▶ _Exercise details_
Word for word, restate the lines from the start of the data below through the line containing "stands in service.".

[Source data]

>>>>

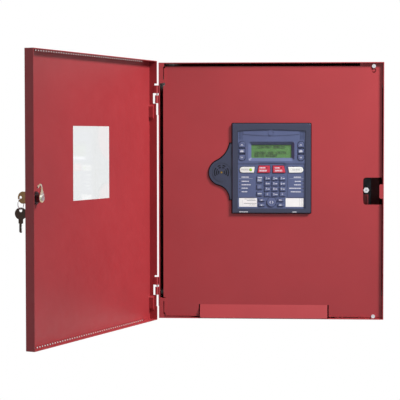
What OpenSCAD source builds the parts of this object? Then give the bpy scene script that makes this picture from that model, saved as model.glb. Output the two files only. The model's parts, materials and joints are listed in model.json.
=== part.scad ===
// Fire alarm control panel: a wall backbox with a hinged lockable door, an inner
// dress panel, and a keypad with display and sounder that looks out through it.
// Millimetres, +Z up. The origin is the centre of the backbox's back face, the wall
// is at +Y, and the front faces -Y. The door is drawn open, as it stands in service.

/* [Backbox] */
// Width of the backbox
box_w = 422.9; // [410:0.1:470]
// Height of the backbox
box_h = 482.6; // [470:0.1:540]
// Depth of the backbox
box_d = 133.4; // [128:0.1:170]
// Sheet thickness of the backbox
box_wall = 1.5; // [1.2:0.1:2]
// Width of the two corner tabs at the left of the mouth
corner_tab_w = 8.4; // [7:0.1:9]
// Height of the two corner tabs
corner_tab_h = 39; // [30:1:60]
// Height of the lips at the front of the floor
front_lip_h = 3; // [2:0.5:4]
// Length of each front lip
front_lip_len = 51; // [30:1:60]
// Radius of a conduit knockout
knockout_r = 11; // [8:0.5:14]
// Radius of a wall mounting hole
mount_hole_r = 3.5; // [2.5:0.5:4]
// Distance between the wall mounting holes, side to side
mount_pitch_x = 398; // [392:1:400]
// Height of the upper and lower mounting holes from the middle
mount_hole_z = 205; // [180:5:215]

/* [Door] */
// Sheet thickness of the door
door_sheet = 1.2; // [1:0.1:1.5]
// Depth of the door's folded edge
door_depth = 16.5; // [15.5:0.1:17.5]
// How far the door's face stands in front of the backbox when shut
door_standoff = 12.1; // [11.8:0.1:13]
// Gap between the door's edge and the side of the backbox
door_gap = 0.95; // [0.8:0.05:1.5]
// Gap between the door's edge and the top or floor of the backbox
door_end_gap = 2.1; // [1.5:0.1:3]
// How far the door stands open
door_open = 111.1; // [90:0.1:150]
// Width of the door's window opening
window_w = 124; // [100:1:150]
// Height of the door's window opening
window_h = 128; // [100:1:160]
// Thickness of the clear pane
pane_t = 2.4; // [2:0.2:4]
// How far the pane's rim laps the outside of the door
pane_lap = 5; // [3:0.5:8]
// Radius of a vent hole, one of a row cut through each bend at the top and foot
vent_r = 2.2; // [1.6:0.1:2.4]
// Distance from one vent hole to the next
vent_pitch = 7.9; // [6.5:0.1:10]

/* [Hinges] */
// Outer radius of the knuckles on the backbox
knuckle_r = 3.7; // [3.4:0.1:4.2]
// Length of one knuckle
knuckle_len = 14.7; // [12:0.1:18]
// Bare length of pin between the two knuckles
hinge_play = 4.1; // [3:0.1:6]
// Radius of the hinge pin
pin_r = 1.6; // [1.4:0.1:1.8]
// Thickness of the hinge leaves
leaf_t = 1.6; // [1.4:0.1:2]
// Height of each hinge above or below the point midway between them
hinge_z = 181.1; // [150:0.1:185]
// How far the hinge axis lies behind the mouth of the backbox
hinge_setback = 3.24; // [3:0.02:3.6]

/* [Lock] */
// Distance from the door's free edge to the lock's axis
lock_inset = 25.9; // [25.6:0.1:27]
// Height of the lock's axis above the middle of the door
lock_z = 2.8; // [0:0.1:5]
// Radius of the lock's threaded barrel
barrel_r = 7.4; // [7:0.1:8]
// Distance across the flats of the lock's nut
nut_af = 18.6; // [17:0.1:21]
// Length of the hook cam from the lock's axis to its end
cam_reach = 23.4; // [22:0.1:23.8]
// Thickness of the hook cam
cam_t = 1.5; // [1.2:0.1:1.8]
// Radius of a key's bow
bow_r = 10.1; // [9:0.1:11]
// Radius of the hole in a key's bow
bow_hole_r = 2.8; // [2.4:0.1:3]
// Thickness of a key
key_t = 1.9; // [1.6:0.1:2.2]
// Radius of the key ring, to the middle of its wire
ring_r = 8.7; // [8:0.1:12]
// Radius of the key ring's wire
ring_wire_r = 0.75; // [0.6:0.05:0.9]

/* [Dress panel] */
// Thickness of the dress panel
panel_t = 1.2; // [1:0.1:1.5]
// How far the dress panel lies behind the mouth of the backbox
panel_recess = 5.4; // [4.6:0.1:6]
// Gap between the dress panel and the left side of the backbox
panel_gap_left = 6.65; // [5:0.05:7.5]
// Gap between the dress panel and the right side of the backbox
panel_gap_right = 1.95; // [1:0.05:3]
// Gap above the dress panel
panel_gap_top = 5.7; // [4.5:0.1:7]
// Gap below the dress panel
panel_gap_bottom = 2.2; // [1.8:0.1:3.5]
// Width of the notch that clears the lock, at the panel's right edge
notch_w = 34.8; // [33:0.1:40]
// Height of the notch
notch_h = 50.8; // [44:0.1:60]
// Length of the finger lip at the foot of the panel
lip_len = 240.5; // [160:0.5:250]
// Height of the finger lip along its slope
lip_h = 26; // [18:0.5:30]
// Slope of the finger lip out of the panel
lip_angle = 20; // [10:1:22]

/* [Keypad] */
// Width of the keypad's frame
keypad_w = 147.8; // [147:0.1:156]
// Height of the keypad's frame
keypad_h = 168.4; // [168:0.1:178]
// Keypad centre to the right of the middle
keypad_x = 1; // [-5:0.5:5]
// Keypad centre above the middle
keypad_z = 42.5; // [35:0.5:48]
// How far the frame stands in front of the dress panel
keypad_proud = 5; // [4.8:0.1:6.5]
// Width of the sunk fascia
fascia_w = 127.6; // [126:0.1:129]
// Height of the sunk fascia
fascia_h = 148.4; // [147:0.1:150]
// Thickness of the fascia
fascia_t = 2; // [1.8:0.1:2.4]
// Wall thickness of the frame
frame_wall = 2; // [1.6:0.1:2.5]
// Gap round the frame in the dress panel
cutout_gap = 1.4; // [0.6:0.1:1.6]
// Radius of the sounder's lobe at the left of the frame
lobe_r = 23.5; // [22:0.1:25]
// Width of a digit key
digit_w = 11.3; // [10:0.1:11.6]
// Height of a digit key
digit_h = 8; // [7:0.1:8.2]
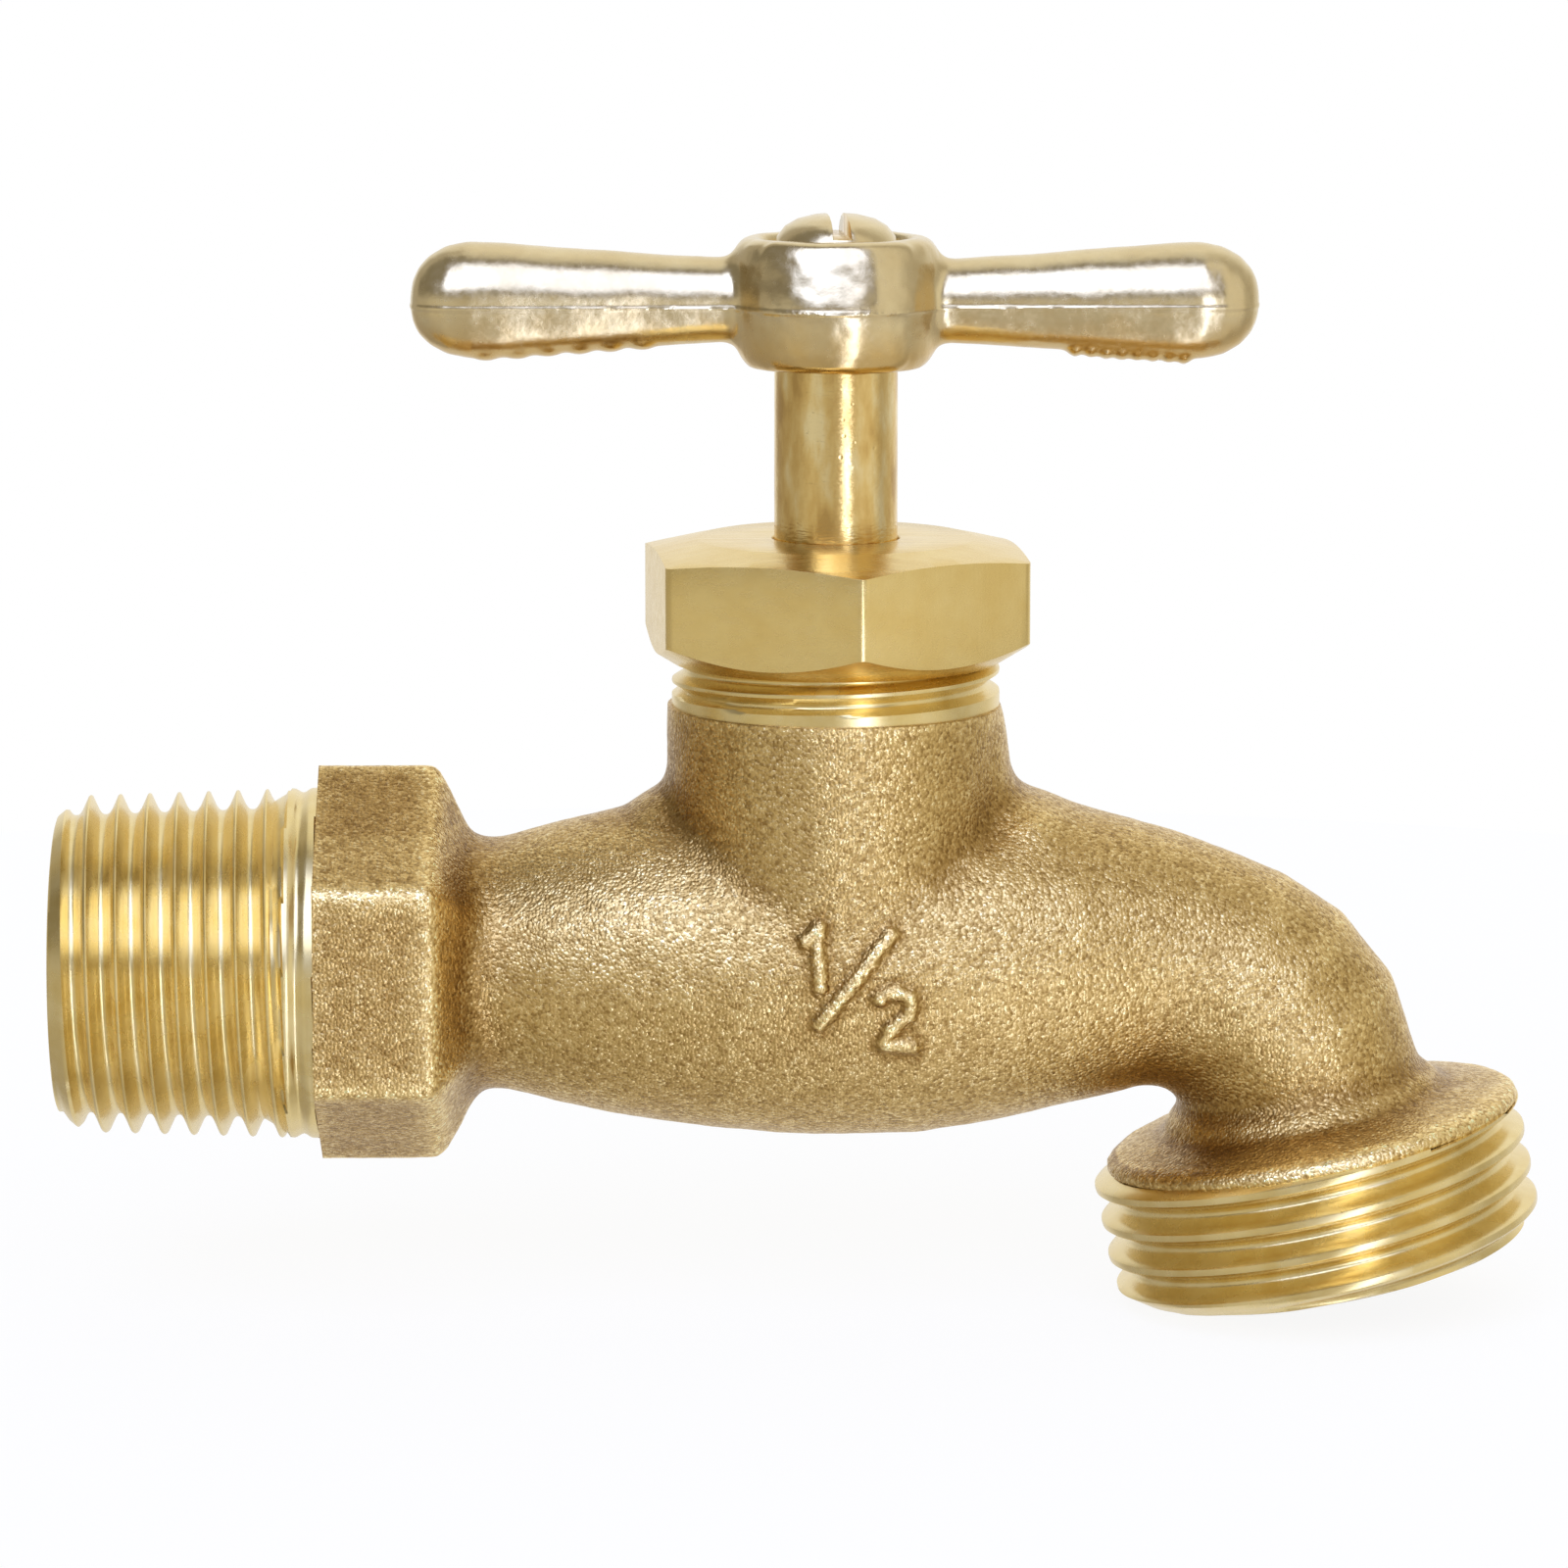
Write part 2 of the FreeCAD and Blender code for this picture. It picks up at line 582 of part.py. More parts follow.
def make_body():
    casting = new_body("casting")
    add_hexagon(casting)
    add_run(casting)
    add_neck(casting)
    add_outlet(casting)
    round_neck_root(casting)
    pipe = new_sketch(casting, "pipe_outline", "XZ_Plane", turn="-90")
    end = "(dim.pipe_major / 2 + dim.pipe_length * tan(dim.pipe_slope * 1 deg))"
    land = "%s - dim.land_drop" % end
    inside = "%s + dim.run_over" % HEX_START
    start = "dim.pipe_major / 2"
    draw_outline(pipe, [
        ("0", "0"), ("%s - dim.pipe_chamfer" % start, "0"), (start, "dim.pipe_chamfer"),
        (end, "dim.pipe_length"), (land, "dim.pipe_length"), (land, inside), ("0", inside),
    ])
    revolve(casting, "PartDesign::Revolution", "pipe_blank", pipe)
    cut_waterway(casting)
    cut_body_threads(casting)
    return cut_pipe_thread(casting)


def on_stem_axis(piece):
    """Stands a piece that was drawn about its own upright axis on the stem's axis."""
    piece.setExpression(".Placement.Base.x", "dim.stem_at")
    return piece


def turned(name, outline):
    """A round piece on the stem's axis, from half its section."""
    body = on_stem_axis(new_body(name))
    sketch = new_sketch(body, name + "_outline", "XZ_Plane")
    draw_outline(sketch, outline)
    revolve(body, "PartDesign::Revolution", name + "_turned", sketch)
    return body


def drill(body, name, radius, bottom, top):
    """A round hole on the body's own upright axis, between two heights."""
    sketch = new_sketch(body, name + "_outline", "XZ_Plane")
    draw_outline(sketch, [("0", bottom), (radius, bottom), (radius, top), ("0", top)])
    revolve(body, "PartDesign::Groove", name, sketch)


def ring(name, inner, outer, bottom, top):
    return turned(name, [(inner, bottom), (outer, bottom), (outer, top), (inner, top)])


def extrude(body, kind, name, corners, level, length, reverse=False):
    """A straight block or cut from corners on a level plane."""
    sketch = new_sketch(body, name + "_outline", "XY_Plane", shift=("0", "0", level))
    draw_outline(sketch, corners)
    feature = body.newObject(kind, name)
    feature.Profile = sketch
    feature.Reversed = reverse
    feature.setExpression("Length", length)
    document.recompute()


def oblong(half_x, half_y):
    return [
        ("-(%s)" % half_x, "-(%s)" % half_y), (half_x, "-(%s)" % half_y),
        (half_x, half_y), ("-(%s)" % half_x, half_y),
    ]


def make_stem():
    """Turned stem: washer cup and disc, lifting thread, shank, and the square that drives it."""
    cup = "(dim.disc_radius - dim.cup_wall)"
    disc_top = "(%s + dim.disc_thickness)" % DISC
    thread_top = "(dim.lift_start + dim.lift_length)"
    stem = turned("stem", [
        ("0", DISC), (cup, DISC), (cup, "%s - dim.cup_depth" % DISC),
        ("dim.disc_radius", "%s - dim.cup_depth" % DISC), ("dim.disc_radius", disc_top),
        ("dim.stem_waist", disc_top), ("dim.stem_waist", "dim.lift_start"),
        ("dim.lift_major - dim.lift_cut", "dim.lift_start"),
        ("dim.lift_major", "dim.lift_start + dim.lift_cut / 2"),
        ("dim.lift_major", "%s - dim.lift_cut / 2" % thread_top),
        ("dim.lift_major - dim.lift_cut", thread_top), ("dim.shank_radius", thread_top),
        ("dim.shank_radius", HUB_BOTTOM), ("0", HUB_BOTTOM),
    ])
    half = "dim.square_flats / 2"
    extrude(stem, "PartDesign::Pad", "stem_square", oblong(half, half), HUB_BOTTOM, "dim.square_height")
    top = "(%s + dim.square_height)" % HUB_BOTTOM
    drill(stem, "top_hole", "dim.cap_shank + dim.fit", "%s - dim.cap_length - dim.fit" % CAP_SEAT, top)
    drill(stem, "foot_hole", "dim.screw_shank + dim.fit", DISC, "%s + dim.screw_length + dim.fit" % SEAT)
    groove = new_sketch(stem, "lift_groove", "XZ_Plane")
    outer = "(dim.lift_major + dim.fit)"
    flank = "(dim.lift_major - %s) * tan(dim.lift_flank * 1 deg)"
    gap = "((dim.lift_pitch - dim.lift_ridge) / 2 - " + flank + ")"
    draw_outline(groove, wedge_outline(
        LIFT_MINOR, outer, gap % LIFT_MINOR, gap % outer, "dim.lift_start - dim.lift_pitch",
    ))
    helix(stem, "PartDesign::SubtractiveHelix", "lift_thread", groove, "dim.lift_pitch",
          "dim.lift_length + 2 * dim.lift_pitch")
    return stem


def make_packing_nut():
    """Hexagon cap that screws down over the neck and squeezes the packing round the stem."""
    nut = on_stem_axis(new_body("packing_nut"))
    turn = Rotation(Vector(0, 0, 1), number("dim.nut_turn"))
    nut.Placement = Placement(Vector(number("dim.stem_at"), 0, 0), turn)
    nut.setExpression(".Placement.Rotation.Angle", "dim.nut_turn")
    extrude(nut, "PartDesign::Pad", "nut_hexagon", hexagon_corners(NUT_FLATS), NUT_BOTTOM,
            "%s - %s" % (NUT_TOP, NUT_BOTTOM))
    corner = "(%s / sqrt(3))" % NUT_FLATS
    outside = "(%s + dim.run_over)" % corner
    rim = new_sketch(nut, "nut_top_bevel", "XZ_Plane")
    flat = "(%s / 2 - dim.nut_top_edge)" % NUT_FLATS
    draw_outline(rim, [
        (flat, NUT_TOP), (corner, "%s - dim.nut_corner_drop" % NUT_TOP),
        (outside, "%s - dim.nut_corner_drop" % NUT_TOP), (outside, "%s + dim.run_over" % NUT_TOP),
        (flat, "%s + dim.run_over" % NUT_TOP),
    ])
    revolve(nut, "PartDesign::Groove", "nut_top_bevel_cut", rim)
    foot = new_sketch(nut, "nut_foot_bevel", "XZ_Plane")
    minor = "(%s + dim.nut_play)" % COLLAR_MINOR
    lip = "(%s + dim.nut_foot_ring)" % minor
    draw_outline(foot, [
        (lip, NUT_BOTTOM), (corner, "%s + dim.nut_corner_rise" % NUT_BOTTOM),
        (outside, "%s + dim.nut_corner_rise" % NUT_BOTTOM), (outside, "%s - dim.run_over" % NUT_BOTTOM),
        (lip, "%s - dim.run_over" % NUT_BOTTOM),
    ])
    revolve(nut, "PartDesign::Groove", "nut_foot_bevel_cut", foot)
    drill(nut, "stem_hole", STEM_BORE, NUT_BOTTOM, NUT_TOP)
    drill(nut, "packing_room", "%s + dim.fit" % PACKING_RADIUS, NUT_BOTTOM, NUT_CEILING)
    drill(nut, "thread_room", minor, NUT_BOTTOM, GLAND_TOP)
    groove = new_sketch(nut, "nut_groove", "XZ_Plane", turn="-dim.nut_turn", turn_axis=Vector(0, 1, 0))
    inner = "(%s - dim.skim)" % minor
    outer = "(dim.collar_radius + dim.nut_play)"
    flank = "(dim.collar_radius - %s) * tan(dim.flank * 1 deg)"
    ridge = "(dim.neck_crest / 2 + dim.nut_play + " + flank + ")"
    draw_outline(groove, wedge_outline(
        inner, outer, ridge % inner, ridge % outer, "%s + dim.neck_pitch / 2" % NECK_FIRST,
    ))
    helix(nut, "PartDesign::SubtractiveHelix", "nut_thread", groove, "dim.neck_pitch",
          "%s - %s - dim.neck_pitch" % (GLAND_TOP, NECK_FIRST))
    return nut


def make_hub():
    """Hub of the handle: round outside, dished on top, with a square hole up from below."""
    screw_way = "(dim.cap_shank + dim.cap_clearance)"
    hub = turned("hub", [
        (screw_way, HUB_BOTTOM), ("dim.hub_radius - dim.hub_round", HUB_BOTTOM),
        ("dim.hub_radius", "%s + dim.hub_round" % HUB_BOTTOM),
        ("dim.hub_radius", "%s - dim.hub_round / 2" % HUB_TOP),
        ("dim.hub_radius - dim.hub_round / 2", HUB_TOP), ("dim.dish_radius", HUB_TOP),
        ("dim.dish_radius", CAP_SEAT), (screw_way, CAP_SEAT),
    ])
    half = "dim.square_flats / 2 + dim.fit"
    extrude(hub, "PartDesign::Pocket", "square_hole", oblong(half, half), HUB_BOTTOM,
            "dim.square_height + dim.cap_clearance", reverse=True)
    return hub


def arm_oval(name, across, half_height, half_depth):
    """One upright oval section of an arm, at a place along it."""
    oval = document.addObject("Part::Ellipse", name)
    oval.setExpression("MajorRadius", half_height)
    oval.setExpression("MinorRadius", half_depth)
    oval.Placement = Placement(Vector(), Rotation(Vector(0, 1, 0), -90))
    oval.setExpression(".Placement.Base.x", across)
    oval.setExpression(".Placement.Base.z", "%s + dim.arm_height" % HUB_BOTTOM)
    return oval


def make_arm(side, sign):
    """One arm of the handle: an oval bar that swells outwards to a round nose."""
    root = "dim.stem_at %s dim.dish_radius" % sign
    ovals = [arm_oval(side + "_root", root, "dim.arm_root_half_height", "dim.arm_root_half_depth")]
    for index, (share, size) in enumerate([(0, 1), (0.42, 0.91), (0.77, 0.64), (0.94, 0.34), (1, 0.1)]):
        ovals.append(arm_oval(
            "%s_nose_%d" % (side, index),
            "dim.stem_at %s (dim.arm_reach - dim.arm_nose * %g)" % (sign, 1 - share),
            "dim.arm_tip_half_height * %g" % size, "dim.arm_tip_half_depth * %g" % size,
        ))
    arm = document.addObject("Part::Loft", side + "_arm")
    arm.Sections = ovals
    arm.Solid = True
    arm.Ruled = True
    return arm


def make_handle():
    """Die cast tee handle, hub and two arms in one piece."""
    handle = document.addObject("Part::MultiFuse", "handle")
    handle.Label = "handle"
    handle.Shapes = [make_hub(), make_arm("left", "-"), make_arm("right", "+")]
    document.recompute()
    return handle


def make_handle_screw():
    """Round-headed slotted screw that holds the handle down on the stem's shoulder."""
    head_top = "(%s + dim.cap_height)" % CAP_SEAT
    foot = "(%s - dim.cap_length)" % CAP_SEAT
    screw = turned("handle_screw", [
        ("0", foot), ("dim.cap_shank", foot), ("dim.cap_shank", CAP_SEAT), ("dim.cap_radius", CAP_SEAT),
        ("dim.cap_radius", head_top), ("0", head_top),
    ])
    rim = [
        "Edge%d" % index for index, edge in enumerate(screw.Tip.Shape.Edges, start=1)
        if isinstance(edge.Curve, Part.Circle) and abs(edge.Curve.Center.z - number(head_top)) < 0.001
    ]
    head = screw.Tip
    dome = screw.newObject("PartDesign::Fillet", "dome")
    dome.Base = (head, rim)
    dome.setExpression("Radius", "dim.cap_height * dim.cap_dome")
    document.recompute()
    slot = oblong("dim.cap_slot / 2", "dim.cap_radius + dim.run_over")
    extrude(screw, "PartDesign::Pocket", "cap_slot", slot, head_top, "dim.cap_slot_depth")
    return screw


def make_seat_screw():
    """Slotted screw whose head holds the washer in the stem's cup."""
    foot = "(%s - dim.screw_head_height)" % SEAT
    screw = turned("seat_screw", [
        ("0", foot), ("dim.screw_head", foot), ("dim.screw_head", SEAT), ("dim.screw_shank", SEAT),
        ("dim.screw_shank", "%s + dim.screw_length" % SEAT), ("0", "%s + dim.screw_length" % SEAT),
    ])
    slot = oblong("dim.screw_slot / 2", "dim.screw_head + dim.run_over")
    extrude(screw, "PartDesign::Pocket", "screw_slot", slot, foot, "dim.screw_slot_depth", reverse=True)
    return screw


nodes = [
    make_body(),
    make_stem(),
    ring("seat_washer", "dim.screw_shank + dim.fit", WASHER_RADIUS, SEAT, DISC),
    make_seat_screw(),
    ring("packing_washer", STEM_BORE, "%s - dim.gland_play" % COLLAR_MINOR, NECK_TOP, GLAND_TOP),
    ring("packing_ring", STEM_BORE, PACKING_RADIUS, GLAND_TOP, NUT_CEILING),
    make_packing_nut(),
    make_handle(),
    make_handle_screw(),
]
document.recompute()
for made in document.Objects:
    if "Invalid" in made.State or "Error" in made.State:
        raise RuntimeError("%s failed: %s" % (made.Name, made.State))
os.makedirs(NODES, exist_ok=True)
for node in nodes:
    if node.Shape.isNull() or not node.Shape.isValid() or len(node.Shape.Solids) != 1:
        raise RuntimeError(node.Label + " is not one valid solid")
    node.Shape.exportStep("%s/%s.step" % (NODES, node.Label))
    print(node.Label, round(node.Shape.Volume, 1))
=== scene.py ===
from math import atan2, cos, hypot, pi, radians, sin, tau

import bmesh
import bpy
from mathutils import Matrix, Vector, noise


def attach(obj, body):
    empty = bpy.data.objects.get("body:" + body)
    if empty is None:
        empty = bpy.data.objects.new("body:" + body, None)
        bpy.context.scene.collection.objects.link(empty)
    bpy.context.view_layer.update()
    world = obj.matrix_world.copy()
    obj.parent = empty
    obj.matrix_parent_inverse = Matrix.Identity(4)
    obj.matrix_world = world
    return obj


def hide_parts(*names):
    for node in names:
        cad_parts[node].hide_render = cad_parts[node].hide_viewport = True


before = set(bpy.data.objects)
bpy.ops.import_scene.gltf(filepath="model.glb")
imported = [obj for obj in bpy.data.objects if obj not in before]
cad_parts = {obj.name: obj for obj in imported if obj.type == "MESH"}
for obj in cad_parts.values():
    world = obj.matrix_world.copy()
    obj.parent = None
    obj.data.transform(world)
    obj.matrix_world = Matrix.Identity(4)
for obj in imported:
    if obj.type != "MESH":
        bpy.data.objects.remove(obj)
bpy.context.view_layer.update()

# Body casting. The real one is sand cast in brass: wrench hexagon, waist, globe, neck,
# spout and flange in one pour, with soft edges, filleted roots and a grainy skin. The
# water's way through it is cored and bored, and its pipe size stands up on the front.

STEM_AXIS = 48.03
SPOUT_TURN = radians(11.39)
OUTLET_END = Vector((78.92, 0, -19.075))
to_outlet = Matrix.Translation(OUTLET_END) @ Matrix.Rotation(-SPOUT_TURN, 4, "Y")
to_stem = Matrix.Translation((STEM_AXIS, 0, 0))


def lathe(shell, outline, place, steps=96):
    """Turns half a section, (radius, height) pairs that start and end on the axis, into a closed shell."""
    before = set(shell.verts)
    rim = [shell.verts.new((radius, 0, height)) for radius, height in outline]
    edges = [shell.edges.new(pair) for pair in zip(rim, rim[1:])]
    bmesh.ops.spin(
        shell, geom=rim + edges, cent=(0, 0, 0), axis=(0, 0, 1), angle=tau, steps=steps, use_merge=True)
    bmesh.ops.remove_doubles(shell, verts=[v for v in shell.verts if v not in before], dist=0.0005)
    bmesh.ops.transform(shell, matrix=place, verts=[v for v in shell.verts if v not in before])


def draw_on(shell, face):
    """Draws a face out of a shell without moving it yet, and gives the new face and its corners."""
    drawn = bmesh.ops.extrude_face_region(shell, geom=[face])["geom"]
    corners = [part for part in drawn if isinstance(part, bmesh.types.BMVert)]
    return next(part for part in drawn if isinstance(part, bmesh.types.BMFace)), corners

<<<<

▶ _In response_
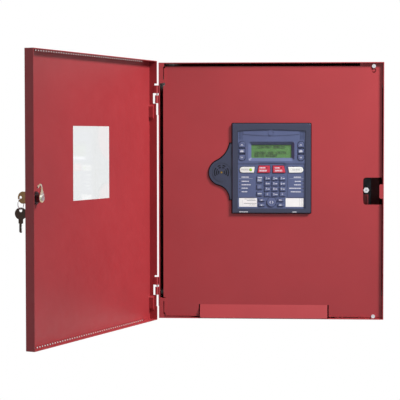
What OpenSCAD source builds the parts of this object? Then give the bpy scene script that makes this picture from that model, saved as model.glb. Output the two files only. The model's parts, materials and joints are listed in model.json.
=== part.scad ===
// Fire alarm control panel: a wall backbox with a hinged lockable door, an inner
// dress panel, and a keypad with display and sounder that looks out through it.
// Millimetres, +Z up. The origin is the centre of the backbox's back face, the wall
// is at +Y, and the front faces -Y. The door is drawn open, as it stands in service.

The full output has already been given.